Well, certainly, Paul, when we look at doing business in new service territories and new regions, we certainly will look at our entire offering in the region. And so I would say, it's too early to say whether or not we’re going to be doing business in that area with Emera Energy. But we certainly would look now at those regions and see whether or not there's something where they can bring value to customers and certainly, if they can’t then we would look to do that. I mean some of the early stage thinking that we have right now would be that that we've been working on getting gas into Caribbean region for some time. Peoples gas is very well-positioned to do that. In fact, they’re very focused on compressed natural gas today. We just achieved an export permit. We would think that some of that working together might work well. And as you asked and the next step is whether any of our other businesses would be able to achieve some good linkages and adjacencies with the businesses in total.

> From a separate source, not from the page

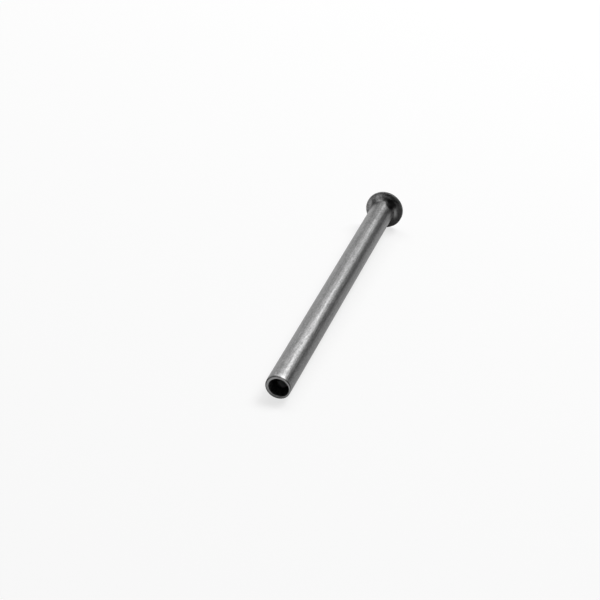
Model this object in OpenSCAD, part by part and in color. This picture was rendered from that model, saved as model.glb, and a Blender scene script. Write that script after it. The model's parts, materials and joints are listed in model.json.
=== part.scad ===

Hey. That's helpful. Thanks. On Algonquin there is -- you guys are -- I understand you are updating strategic investment agreement. Can you give us any thoughts there about where this is does the signal potentially move towards the long-term exit of that investment.
So the update in the agreement is really just maturing it to our current situation. And so we've been under share restrictions for quite a number of years there. We believed and so does the company that there's no need to have those share restrictions anymore and so those will be eliminated. But beyond that we’ll also reinforce and re-describe the areas where we will work together and we continue to see opportunities to do that. So that continues to be the way we look at that business.
And it appears that we have no further questions at this time. We’ll turn the call back over to our presenters.
Okay. Well, certainly, thank you very much for taking the time this morning and to -- and your participation in the call and we hope you have great rest of the day. Thanks a lot.
Ladies and gentlemen, this concludes today’s conference call. You may now disconnect.